» **SHORT TASK**
Extract every line of the material below and reproduce it faithfully.
** Start **
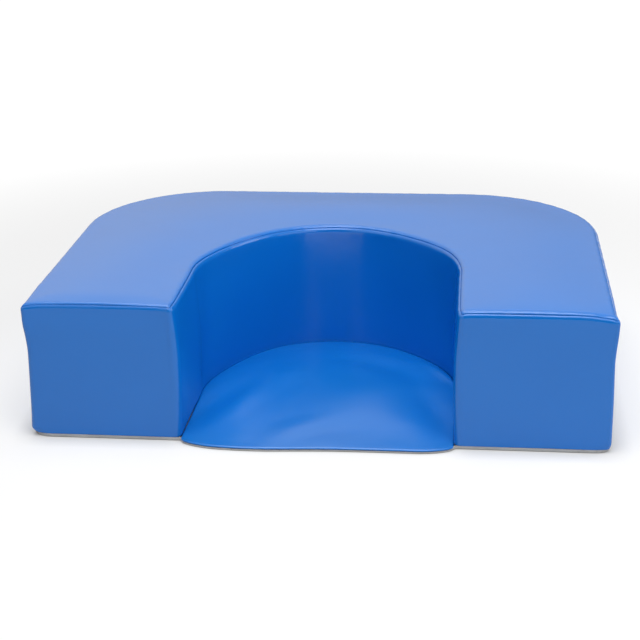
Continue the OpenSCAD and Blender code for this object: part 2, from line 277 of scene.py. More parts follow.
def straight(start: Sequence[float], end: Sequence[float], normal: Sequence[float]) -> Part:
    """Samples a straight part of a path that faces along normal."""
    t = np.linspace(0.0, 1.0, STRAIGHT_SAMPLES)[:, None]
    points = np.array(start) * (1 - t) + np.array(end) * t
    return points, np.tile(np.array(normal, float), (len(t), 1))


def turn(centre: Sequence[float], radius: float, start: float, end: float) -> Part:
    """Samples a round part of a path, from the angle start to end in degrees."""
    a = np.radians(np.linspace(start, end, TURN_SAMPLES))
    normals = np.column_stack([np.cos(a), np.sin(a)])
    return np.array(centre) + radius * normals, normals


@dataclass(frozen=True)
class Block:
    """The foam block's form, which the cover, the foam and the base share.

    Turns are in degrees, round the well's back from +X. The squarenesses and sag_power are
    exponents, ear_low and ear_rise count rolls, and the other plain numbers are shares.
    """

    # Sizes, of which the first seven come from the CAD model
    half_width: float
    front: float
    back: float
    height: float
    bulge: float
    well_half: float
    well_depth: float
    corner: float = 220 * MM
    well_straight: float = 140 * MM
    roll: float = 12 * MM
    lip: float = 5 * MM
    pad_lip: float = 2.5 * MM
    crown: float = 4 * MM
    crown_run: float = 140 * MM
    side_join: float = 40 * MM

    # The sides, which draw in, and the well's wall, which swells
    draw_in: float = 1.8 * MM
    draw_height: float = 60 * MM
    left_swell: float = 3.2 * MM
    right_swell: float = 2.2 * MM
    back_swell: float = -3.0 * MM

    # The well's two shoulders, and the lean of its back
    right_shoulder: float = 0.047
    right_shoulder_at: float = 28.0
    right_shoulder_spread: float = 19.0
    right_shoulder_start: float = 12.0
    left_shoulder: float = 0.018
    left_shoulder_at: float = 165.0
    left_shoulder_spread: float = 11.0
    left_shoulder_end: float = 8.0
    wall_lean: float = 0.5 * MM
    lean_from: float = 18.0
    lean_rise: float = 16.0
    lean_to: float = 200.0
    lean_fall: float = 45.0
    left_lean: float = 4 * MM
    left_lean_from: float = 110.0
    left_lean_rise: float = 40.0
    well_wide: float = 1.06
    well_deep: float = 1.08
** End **
» **COMPLETE ANSWER**
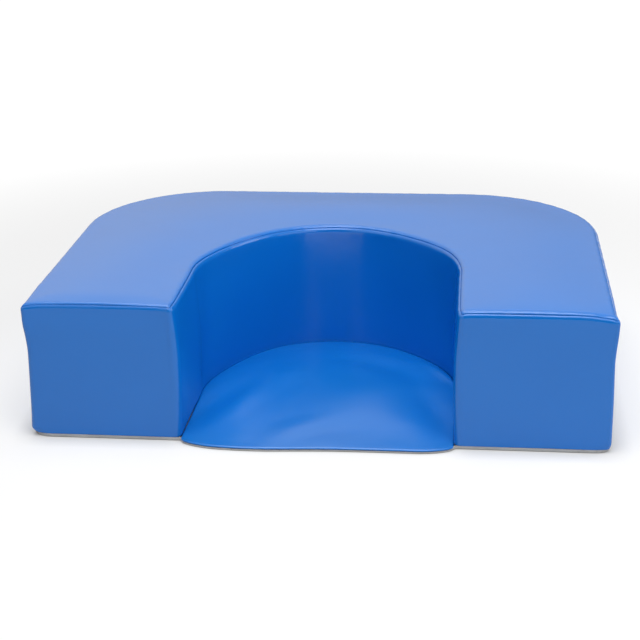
Continue the OpenSCAD and Blender code for this object: part 2, from line 277 of scene.py. More parts follow.
def straight(start: Sequence[float], end: Sequence[float], normal: Sequence[float]) -> Part:
    """Samples a straight part of a path that faces along normal."""
    t = np.linspace(0.0, 1.0, STRAIGHT_SAMPLES)[:, None]
    points = np.array(start) * (1 - t) + np.array(end) * t
    return points, np.tile(np.array(normal, float), (len(t), 1))


def turn(centre: Sequence[float], radius: float, start: float, end: float) -> Part:
    """Samples a round part of a path, from the angle start to end in degrees."""
    a = np.radians(np.linspace(start, end, TURN_SAMPLES))
    normals = np.column_stack([np.cos(a), np.sin(a)])
    return np.array(centre) + radius * normals, normals


@dataclass(frozen=True)
class Block:
    """The foam block's form, which the cover, the foam and the base share.

    Turns are in degrees, round the well's back from +X. The squarenesses and sag_power are
    exponents, ear_low and ear_rise count rolls, and the other plain numbers are shares.
    """

    # Sizes, of which the first seven come from the CAD model
    half_width: float
    front: float
    back: float
    height: float
    bulge: float
    well_half: float
    well_depth: float
    corner: float = 220 * MM
    well_straight: float = 140 * MM
    roll: float = 12 * MM
    lip: float = 5 * MM
    pad_lip: float = 2.5 * MM
    crown: float = 4 * MM
    crown_run: float = 140 * MM
    side_join: float = 40 * MM

    # The sides, which draw in, and the well's wall, which swells
    draw_in: float = 1.8 * MM
    draw_height: float = 60 * MM
    left_swell: float = 3.2 * MM
    right_swell: float = 2.2 * MM
    back_swell: float = -3.0 * MM

    # The well's two shoulders, and the lean of its back
    right_shoulder: float = 0.047
    right_shoulder_at: float = 28.0
    right_shoulder_spread: float = 19.0
    right_shoulder_start: float = 12.0
    left_shoulder: float = 0.018
    left_shoulder_at: float = 165.0
    left_shoulder_spread: float = 11.0
    left_shoulder_end: float = 8.0
    wall_lean: float = 0.5 * MM
    lean_from: float = 18.0
    lean_rise: float = 16.0
    lean_to: float = 200.0
    lean_fall: float = 45.0
    left_lean: float = 4 * MM
    left_lean_from: float = 110.0
    left_lean_rise: float = 40.0
    well_wide: float = 1.06
    well_deep: float = 1.08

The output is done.